Despite last fall’s lofty rhetoric, however, the Commerce Department’s decision makes clear that there will be no substantive changes in the bilateral economic relationship. This is an economic and strategic mistake.

First a little background: In the early 1980s, Vietnam’s centrally planned economy was in disarray. It was one of the poorest countries in the world, and inflation was rampant. Shortly thereafter, however, Vietnam began a series of market-oriented economic reforms that proved wildly successful. According to a 2018 International Monetary Fund report, the reforms lifted about 40 million people out of poverty, with the poverty rate dropping from nearly 60 percent to 14 percent by 2014. The report further noted that between 1990 and 2017, Vietnam’s economy was the world’s second-fastest growing economy, trailing only China.

Amid these reforms, Congress in 2001 granted Hanoi normal trade relations status, but just a year later, the United States classified Vietnam as an nonmarket economy during an antidumping case involving Vietnamese catfish. In 2007, the United States supported Vietnam’s accession to the World Trade Organization (WTO) but insisted that Hanoi’s nonmarket economy status continue for 12 years or until the country’s policies moved in a more market-oriented direction. Seventeen years later, the Commerce Department now states that despite some reforms there is still too much government intervention in ways that “distort Vietnamese prices and costs and ultimately renders them unusable for the purpose of antidumping duties.” Though the Commerce Department claims the process for reaching its decision is quasi-judicial and justified it on the basis of a six-factor test, decisions about nonmarket economy status ultimately are—as Cato scholars have previously noted—largely arbitrary and political.

Economically, the decision will continue the practice of inflating antidumping duties on products from Vietnam, which will burden American consumers with higher prices while fostering further political cronyism and uncertainty. Indeed, the most vociferous opponents of reclassification were protectionist legislators and those politicians representing businesses that profit from the inflated antidumping and countervailing due to Vietnam’s nonmarket economy status.

More broadly, the Commerce Department’s decision is a strategic misstep in the context of ongoing tensions between Washington and Beijing. In recent years, particularly since the Trump-era tariffs on Chinese imports (which the Biden administration has maintained), Vietnam has emerged as a key alternative manufacturing and supply chain hub, especially for tech products. This shift is largely driven by companies seeking to diversify their operations away from China and mitigate potential geopolitical risks.
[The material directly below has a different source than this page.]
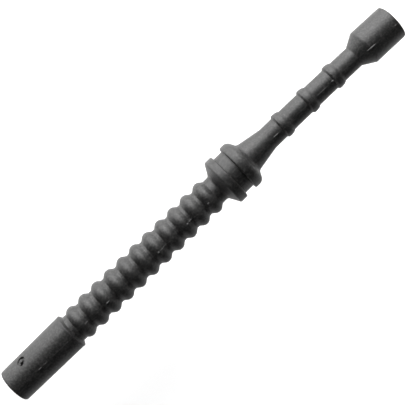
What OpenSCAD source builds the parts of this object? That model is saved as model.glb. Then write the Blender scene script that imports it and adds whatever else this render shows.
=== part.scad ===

Last year Apple, for instance, announced it would move production of its popular MacBooks from China into Vietnam. And earlier this year, Tim Cook, the company’s CEO, visited Hanoi where he announced more component parts would be purchased from Vietnamese firms.

Today, Vietnam is the eighth-largest trading partner for the United States—and its importance is rising at a rapid clip. Indeed, as Figure 1 demonstrates, two-way trade volumes between the United States and Vietnam have increased dramatically in recent years.

As Scott Lincicome and I noted in a 2023 Cato paper recommending better approaches to US-China economic tensions, Washington should prioritize cultivating deeper trade and investment ties with Asian countries, including Vietnam. Rejoining the Comprehensive and Progressive Trans-Pacific Partnership, of which Vietnam is a member, is a wise idea. So, too, is reclassifying Vietnam’s nonmarket economy status.

Rhetorically, most of Washington’s policy community is rightly worried about several Chinese economic practices. Yet when policymakers have an opportunity to strengthen the US’s economic and strategic position vis-à-vis China, shortsighted protectionism and parochialism continue to triumph.